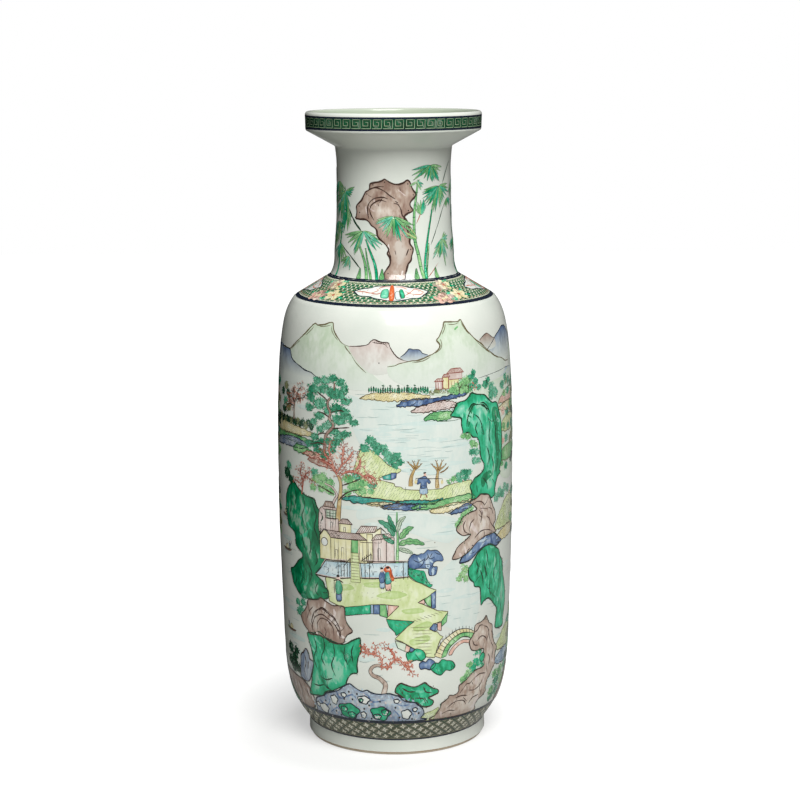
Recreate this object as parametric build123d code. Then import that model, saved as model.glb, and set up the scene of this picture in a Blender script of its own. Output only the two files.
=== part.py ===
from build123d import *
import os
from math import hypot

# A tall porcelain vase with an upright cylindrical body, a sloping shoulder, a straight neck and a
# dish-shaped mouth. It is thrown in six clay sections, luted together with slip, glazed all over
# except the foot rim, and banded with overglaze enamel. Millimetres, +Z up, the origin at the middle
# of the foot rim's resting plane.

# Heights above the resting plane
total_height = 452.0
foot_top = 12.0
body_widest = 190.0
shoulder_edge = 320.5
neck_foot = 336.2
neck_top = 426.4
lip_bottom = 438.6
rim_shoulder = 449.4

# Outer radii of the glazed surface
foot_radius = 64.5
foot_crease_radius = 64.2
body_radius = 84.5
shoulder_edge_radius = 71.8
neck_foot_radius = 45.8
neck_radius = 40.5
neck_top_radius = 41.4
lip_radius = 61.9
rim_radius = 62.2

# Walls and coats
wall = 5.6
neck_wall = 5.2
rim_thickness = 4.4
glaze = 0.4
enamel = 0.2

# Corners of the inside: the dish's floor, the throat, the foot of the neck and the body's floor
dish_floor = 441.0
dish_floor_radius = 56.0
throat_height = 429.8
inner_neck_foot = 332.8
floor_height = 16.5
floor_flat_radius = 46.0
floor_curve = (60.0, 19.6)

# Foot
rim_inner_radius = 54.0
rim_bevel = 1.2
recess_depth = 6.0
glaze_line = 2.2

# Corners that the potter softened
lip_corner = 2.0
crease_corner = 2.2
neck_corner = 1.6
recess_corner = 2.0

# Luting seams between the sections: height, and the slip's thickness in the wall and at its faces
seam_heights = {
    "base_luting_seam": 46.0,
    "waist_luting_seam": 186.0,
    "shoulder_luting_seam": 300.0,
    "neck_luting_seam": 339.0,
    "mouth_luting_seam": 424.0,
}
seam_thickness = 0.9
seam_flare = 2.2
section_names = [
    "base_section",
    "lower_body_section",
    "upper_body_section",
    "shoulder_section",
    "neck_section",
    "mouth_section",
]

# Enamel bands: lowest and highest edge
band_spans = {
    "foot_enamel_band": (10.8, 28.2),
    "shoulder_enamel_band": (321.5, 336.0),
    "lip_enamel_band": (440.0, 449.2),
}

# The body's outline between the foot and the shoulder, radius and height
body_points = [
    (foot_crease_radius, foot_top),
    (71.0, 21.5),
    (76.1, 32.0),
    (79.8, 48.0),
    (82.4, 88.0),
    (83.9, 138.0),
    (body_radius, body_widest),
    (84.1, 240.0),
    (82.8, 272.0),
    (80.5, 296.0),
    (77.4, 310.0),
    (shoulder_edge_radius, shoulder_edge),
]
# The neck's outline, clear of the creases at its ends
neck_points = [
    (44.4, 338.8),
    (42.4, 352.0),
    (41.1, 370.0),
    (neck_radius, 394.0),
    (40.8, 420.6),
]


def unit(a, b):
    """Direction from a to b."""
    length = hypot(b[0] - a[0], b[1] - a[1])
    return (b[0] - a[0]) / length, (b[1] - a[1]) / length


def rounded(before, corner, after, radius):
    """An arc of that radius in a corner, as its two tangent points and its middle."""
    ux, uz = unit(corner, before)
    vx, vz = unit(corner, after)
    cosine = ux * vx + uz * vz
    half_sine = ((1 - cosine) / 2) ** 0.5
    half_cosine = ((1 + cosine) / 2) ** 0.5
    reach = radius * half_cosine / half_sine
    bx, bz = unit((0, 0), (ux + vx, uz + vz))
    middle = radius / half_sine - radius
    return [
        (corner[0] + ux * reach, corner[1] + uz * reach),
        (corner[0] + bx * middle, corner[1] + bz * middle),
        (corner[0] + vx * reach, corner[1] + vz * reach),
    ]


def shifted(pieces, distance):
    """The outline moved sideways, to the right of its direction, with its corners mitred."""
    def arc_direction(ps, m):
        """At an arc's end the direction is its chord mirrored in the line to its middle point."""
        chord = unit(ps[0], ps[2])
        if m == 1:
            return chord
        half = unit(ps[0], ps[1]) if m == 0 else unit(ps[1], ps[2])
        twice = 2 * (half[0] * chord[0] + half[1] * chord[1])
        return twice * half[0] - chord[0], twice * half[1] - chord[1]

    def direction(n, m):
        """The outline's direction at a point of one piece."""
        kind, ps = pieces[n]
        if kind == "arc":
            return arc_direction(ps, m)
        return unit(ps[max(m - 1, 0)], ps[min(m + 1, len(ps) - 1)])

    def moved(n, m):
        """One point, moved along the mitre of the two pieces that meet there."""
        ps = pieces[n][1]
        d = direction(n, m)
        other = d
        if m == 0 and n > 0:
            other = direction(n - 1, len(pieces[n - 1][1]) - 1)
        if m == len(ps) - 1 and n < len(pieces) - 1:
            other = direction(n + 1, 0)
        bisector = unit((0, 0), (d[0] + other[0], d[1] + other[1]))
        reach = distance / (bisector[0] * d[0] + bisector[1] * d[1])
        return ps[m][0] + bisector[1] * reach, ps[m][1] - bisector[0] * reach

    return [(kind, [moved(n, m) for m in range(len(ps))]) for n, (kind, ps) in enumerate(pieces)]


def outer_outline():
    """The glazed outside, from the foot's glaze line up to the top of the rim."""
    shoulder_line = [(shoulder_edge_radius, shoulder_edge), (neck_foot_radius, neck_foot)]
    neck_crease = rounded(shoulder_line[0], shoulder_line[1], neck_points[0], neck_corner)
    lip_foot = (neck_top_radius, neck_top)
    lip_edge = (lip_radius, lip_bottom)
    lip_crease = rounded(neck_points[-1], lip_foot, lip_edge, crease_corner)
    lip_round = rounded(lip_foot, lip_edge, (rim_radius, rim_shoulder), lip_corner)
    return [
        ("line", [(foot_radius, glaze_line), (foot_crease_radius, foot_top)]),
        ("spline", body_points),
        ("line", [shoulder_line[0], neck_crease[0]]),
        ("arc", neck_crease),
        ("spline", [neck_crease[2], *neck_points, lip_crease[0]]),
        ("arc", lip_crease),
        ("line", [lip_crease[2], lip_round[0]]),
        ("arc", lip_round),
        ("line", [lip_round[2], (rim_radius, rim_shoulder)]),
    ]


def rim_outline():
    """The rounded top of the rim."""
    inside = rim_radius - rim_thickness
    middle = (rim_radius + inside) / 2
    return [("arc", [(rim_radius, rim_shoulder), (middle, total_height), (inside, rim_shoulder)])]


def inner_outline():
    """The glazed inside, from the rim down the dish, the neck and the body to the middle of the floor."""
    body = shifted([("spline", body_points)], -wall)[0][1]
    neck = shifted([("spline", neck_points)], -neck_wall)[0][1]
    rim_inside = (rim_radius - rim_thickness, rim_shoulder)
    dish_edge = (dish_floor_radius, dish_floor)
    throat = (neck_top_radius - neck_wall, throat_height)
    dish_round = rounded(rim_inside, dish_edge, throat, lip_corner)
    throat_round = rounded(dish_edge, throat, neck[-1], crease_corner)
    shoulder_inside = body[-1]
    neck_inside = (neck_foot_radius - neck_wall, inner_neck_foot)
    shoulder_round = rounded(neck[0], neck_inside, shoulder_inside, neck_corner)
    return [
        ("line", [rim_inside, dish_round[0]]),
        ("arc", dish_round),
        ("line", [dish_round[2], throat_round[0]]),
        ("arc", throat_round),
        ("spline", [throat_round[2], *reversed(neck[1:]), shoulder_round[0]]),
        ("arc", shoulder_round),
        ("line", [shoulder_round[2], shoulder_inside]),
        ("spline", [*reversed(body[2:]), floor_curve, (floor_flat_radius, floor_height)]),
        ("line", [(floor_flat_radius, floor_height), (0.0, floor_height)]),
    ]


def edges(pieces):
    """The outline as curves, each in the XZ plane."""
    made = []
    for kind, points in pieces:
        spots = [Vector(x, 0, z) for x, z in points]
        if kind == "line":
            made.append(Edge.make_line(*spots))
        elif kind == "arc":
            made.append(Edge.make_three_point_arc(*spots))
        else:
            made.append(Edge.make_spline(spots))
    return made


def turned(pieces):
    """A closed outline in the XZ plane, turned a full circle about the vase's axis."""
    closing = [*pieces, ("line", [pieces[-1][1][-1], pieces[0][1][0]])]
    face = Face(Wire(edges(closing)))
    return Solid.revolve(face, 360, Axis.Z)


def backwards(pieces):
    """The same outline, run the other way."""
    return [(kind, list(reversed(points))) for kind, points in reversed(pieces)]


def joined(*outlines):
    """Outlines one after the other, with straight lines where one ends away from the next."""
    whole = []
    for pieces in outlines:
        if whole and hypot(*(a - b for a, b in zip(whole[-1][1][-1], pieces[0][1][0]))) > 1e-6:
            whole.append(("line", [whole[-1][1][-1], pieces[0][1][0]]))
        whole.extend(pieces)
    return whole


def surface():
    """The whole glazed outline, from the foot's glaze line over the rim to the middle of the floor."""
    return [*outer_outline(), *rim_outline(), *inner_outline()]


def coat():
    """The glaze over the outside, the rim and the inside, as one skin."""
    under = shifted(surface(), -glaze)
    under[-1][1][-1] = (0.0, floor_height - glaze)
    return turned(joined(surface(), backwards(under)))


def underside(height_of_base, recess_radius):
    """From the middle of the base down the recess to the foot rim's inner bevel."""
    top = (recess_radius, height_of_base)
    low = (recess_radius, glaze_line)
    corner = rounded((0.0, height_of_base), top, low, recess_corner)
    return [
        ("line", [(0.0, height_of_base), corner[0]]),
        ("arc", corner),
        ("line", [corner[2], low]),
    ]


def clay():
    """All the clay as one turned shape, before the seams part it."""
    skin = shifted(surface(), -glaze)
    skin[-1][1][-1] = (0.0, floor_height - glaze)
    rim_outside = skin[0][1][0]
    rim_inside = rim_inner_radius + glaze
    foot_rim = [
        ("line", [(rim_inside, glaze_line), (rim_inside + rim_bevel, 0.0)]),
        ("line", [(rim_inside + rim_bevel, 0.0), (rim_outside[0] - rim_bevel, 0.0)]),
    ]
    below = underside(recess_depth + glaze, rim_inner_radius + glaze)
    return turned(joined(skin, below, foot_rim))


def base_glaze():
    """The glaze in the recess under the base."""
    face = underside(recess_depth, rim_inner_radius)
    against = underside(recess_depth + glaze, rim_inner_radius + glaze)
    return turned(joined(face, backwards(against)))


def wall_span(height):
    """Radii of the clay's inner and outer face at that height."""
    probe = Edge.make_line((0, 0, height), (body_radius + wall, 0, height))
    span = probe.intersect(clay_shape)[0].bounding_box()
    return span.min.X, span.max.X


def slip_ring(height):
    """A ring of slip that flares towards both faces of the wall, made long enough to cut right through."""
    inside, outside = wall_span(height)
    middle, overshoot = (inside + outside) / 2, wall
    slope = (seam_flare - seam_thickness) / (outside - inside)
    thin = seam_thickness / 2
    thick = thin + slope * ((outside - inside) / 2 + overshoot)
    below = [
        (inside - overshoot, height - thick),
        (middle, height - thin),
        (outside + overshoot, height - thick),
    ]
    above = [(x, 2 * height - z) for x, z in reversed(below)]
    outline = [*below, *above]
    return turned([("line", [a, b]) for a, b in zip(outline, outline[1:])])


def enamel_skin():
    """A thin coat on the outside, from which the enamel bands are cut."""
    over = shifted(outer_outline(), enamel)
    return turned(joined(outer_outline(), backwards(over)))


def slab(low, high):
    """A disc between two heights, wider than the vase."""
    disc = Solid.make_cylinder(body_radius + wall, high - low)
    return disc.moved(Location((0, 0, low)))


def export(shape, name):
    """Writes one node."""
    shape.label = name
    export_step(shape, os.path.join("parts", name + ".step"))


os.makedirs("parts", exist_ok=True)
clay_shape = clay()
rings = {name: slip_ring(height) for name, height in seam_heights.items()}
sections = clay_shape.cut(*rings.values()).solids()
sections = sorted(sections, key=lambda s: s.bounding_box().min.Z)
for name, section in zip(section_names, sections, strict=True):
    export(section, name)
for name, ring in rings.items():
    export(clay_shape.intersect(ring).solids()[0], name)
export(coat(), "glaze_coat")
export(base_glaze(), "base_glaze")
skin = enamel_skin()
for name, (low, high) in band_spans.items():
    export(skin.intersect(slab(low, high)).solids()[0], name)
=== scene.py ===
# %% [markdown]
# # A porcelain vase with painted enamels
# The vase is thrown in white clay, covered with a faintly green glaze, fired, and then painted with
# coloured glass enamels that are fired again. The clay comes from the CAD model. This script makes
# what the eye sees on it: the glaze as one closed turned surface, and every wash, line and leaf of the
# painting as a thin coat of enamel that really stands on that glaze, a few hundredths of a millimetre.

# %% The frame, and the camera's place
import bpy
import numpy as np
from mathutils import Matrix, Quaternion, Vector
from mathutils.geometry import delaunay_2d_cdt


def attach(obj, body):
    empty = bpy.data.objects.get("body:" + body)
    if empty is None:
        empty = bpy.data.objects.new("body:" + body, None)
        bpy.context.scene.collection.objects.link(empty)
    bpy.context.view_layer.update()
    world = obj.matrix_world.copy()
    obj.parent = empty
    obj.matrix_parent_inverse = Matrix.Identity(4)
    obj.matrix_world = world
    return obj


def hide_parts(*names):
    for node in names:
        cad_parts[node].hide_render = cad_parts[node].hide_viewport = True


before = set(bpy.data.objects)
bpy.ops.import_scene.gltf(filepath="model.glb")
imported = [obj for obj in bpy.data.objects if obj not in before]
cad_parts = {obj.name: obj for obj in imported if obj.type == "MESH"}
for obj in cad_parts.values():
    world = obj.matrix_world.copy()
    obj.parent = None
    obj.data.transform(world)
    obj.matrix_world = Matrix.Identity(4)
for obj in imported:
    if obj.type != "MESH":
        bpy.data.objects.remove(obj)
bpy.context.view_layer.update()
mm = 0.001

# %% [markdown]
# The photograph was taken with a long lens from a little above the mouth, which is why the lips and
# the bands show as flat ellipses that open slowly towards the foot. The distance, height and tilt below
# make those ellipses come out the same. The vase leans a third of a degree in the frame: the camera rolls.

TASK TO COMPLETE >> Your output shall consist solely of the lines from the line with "skin = enamel_skin()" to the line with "import numpy as np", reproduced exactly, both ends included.

THE REPLY >>
skin = enamel_skin()
for name, (low, high) in band_spans.items():
    export(skin.intersect(slab(low, high)).solids()[0], name)
=== scene.py ===
# %% [markdown]
# # A porcelain vase with painted enamels
# The vase is thrown in white clay, covered with a faintly green glaze, fired, and then painted with
# coloured glass enamels that are fired again. The clay comes from the CAD model. This script makes
# what the eye sees on it: the glaze as one closed turned surface, and every wash, line and leaf of the
# painting as a thin coat of enamel that really stands on that glaze, a few hundredths of a millimetre.

# %% The frame, and the camera's place
import bpy
import numpy as np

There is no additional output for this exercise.